ABIDJAN. — Cote d’Ivoire’s former first lady Simone Gbagbo went on trial yesterday for “attempting to undermine the security of the state” in events leading to a bloody 2010-2011 crisis that left thousands dead.
Gbagbo, who has been held for three years and is also wanted by an international court for crimes against humanity, entered the Abidjan court where she is standing trial with 82 others.
The 65-year-old wife of ex-president Laurent Gbagbo wore a yellow silk dress and tressed hair as she faced the judge, while outside riot police were deployed and officers body-searched people entering the law courts.
The trial is viewed as the biggest judicial challenge faced by the post-crisis government of the West African nation.
Nicknamed the “Iron Lady”, Gbagbo is being tried for her role in events leading to months of post-election violence that left some 3 000 people dead and badly rattled the economy of the prosperous cocoa-producing nation.
Violence broke out in Cote d’Ivoire in 2010 when Laurent Gbagbo refused to cede power to his rival Alassane Ouattara, who was declared the winner of a presidential poll.
Laurent Gbagbo himself has been held for three years in The Hague facing charges of crimes against humanity by the International Criminal Court (ICC). But Cote d’Ivoire has repeatedly refused to hand his wife over to the ICC on the same charge.
The presidential couple were arrested April 11, 2011 after five months of fierce fighting after a final push by French forces against their residence.
Simone Gbagbo had been held under house arrest in Odienne in the northwest of the country since
April 2011 but was transferred to the economic capital, Abidjan, on December 1 ahead of the trial.

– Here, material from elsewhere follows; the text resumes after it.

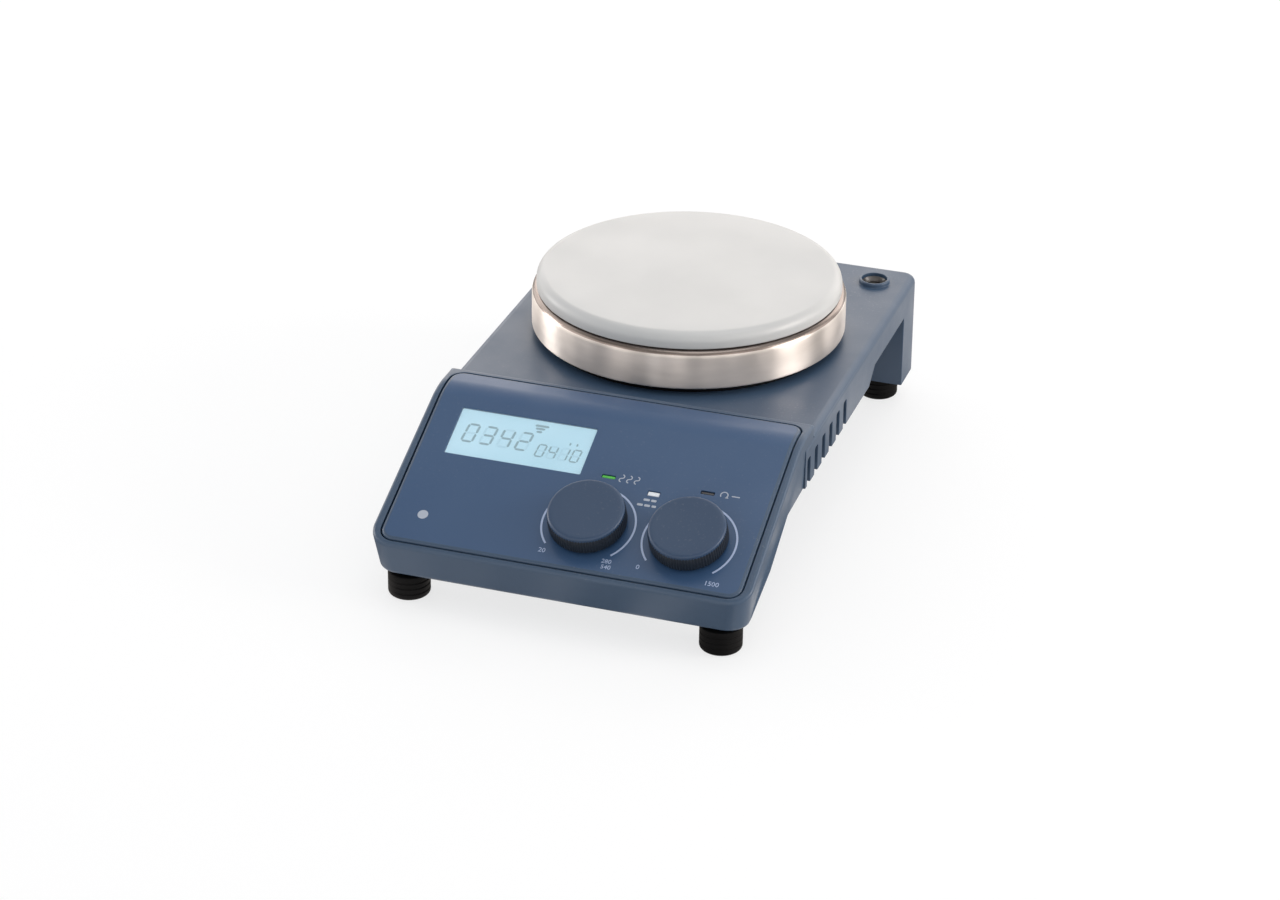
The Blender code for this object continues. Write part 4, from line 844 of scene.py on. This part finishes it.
# %% Panel opening, vents, holes
def bent_plate(shrink, top, bottom, edge=0.0):
    """Plate that follows the slope, bends at the crease, and ends before the step."""
    start = FRONT_RIM + shrink
    end = STEP_Y - PANEL_RIM + 0.4 * MM - shrink
    shift = math.tan(SLOPE / 2)
    outline = [(PANEL @ Vector((0, start, h))).yz[:] for h in (bottom, top)]
    outline += [(CREASE_Y - top * shift, BLOCK_Z + top), (end, BLOCK_Z + top)]
    outline += [(end, BLOCK_Z + bottom), (CREASE_Y - bottom * shift, BLOCK_Z + bottom)]
    half = HALF - 0.5 * MM - PANEL_RIM - shrink
    bm = slab(outline, SIDE_VIEW @ Matrix.Translation((0, 0, -half)), 2 * half)
    ends = [e for e in bm.edges if abs(e.calc_length() - (top - bottom)) < 0.1 * MM]
    round_off(bm, ends, 6 * MM - shrink, 8)
    bends = [e for e in bm.edges if all(CREASE_Y - 5 * MM < v.co.y < CREASE_Y + 5 * MM for v in e.verts)]
    bends = [e for e in bends if abs(e.verts[0].co.x - e.verts[1].co.x) > HALF]
    round_off(bm, bends, 2 * BEND_R * math.tan(SLOPE / 2), 6)
    if edge:
        upper = [e for e in bm.edges if leans(e)[1] > 0.8 and abs(leans(e)[0]) < 0.5]
        for face in round_off(bm, upper, edge, 5):
            face.material_index = 1
    return bm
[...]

Among those seated in the dock next to her, smiling for the cameras, was Gbagbo’s last prime minister Gilbert Ake N’Gbo and Affi N’Guessan, head of the Ivorian Popular Front (FPI) party. Proceedings yesterday were expected to be limited to jury selection, with hearings beginning in earnest on January 5.
“This trial has been rushed through to obtain five million euros pledged by the EU as part of a programme to rehabilitate the Ivorian justice system,” one defence lawyer said.
Simone Gbagbo’s fate has been at the centre of intense negotiations between Cote d’Ivoire and the ICC, with Abidjan refusing her transfer to
The Hague on the grounds that it would undermine the political reconciliation process and that the country is perfectly equipped to stage a just trial.
Cote d’Ivoire recently appealed an ICC demand to hand her over on the grounds that the authorities “were not taking tangible, concrete and progressive steps aimed at ascertaining whether Simone Gbagbo is criminally responsible” for crimes against humanity. — AFP.